**ENTRIES SHOWN:**

## begin

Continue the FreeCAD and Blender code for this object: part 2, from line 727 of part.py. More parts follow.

## end
## begin

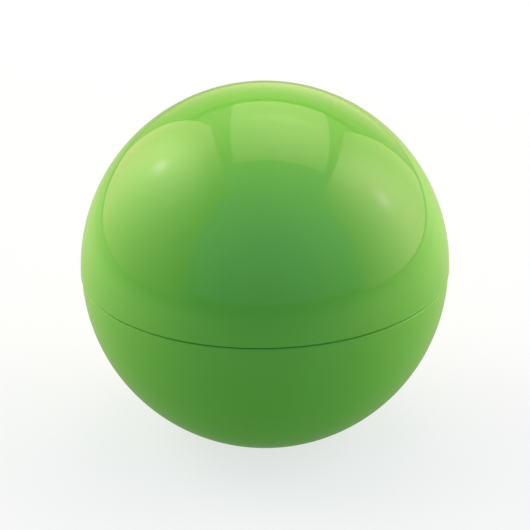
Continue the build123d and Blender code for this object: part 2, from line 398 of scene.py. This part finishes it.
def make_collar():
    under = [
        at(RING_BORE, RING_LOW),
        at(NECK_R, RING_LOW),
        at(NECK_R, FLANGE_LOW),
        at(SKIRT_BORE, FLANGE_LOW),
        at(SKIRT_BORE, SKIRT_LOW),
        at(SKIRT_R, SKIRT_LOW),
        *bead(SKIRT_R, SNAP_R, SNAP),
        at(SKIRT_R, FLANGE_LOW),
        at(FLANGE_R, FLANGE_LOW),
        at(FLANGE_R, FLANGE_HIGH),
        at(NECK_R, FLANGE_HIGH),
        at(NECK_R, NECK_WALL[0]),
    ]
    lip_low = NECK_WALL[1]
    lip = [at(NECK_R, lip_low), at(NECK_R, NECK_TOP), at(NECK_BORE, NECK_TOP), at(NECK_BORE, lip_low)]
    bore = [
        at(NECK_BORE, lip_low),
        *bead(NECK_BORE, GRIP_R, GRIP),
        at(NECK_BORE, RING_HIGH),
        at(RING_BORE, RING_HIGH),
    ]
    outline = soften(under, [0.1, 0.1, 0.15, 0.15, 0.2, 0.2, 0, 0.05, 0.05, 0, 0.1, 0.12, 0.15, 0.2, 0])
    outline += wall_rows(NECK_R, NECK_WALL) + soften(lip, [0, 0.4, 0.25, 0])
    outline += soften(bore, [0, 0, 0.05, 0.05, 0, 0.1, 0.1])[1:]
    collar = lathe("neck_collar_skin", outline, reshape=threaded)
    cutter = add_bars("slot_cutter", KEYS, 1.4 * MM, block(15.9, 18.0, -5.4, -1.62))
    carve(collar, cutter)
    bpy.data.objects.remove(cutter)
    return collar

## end

**AIM OF THE EXERCISE:**
Take every line above carrying "this" and return it.

**ANSWER TO THE EXERCISE:**
Continue the FreeCAD and Blender code for this object: part 2, from line 727 of part.py. More parts follow.
Continue the build123d and Blender code for this object: part 2, from line 398 of scene.py. This part finishes it.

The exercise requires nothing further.